=== WHAT NEEDS TO BE DONE ===
Reproduce precisely the lines between the start of the data below and the line with "overall_h = 605; // [500:5:800]", both included.
··· THE INPUT
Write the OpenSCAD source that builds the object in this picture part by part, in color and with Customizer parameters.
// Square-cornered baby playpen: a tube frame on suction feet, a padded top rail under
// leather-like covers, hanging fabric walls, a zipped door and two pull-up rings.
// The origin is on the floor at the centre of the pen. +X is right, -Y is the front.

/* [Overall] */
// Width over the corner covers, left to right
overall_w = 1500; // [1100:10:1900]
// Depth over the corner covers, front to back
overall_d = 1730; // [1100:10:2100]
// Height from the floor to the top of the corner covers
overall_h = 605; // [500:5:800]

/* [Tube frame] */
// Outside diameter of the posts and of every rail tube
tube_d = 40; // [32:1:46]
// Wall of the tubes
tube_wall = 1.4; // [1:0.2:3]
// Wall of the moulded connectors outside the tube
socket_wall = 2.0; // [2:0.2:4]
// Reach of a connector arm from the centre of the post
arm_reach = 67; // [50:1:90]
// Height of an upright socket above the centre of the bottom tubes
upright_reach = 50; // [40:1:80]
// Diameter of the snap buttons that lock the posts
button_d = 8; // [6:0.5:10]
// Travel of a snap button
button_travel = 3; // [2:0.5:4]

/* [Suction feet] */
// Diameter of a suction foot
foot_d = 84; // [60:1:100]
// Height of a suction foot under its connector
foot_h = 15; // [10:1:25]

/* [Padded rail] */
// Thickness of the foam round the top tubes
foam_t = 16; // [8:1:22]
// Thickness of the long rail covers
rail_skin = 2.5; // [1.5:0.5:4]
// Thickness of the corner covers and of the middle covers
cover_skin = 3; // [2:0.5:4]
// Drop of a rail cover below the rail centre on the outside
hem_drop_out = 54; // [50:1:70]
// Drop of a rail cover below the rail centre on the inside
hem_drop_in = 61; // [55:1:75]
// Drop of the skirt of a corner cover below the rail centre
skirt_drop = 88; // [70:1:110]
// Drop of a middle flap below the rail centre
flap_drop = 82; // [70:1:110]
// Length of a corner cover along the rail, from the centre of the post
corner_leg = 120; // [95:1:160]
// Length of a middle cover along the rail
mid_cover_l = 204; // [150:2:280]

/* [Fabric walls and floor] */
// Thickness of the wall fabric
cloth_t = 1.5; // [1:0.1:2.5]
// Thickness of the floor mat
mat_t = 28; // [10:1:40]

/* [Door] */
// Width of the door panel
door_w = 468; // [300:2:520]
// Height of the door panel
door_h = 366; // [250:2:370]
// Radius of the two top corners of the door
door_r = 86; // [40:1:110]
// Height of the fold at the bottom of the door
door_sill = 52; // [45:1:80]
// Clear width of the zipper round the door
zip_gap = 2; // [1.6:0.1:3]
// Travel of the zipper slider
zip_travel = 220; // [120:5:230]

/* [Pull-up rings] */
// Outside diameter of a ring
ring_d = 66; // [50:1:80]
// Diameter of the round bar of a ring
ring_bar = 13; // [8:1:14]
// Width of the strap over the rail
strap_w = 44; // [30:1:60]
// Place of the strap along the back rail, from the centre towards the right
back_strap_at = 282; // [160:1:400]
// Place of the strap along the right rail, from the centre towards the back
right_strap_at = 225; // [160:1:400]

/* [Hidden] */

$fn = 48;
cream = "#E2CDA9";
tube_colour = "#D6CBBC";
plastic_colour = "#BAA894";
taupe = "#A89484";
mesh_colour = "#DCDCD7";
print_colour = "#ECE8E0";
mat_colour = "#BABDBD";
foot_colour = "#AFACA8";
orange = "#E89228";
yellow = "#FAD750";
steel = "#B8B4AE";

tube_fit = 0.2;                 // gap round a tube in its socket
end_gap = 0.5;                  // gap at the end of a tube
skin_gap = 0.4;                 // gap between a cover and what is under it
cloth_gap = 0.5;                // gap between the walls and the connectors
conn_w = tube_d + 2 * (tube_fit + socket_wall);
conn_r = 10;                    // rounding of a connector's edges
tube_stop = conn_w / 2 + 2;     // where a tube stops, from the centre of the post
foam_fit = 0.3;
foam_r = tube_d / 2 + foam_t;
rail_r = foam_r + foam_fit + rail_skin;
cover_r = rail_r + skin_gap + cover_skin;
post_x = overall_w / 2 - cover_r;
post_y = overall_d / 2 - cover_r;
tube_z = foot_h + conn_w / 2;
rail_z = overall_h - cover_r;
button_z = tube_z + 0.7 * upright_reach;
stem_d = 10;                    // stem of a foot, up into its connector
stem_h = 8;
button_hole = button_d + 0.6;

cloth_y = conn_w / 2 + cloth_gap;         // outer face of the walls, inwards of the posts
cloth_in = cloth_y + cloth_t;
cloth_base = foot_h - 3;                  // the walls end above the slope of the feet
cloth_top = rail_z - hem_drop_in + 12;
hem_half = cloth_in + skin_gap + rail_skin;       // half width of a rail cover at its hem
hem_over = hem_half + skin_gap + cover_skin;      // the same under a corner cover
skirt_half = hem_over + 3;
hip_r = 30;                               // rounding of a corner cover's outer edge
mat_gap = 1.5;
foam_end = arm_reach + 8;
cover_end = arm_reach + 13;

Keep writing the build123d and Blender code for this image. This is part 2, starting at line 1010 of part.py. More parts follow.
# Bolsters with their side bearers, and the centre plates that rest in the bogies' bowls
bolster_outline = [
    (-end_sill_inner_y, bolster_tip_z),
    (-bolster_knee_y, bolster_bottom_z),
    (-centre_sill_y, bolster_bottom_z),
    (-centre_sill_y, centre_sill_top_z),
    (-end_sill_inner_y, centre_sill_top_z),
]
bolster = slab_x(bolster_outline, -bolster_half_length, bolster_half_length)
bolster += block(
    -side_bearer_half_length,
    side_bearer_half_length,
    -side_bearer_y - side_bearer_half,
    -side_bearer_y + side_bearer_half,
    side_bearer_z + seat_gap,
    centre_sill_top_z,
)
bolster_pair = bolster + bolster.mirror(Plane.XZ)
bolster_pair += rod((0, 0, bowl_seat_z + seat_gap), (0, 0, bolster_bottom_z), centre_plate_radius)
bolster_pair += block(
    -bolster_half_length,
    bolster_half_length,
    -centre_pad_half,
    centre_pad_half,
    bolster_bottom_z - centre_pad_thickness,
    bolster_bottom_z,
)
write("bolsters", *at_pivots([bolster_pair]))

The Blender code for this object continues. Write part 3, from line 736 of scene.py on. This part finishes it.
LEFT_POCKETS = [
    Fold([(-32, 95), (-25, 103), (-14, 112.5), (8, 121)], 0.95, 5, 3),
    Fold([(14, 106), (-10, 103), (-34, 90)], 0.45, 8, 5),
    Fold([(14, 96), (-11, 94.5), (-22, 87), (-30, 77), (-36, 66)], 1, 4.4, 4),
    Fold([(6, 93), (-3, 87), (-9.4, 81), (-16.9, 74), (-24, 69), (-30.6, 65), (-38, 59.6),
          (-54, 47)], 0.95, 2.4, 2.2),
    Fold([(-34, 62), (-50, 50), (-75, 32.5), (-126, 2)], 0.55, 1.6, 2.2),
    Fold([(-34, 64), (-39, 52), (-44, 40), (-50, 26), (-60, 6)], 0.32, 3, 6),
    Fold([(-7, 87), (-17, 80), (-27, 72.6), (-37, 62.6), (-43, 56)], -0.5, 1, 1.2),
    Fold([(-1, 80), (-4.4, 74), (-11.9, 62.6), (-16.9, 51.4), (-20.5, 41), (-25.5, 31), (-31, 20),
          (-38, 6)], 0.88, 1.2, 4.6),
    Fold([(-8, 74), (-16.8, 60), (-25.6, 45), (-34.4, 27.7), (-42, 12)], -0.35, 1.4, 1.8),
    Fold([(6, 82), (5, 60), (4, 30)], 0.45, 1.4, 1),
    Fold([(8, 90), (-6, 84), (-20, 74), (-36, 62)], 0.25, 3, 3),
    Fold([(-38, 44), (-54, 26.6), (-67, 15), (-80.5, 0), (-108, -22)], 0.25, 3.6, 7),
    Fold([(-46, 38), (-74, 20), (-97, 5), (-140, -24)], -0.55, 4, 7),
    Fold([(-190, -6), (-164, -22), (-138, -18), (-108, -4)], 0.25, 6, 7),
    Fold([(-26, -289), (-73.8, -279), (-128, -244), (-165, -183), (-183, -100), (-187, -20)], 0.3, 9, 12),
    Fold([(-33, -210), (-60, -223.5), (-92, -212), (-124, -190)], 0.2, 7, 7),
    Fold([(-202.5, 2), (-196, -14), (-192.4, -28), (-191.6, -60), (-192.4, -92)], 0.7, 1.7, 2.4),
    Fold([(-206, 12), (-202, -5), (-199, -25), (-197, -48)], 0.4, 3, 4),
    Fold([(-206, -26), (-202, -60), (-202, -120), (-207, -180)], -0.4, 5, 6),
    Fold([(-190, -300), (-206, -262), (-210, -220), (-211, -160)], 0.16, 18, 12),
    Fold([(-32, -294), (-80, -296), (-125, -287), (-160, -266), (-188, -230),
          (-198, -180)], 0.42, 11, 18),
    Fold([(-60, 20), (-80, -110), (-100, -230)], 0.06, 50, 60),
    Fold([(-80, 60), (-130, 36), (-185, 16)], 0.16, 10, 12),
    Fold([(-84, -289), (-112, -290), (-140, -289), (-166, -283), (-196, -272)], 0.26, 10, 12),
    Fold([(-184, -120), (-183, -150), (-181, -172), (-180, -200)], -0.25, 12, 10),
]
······
=== ANSWER TO THE PROBLEM ===
Write the OpenSCAD source that builds the object in this picture part by part, in color and with Customizer parameters.
// Square-cornered baby playpen: a tube frame on suction feet, a padded top rail under
// leather-like covers, hanging fabric walls, a zipped door and two pull-up rings.
// The origin is on the floor at the centre of the pen. +X is right, -Y is the front.

/* [Overall] */
// Width over the corner covers, left to right
overall_w = 1500; // [1100:10:1900]
// Depth over the corner covers, front to back
overall_d = 1730; // [1100:10:2100]
// Height from the floor to the top of the corner covers
overall_h = 605; // [500:5:800]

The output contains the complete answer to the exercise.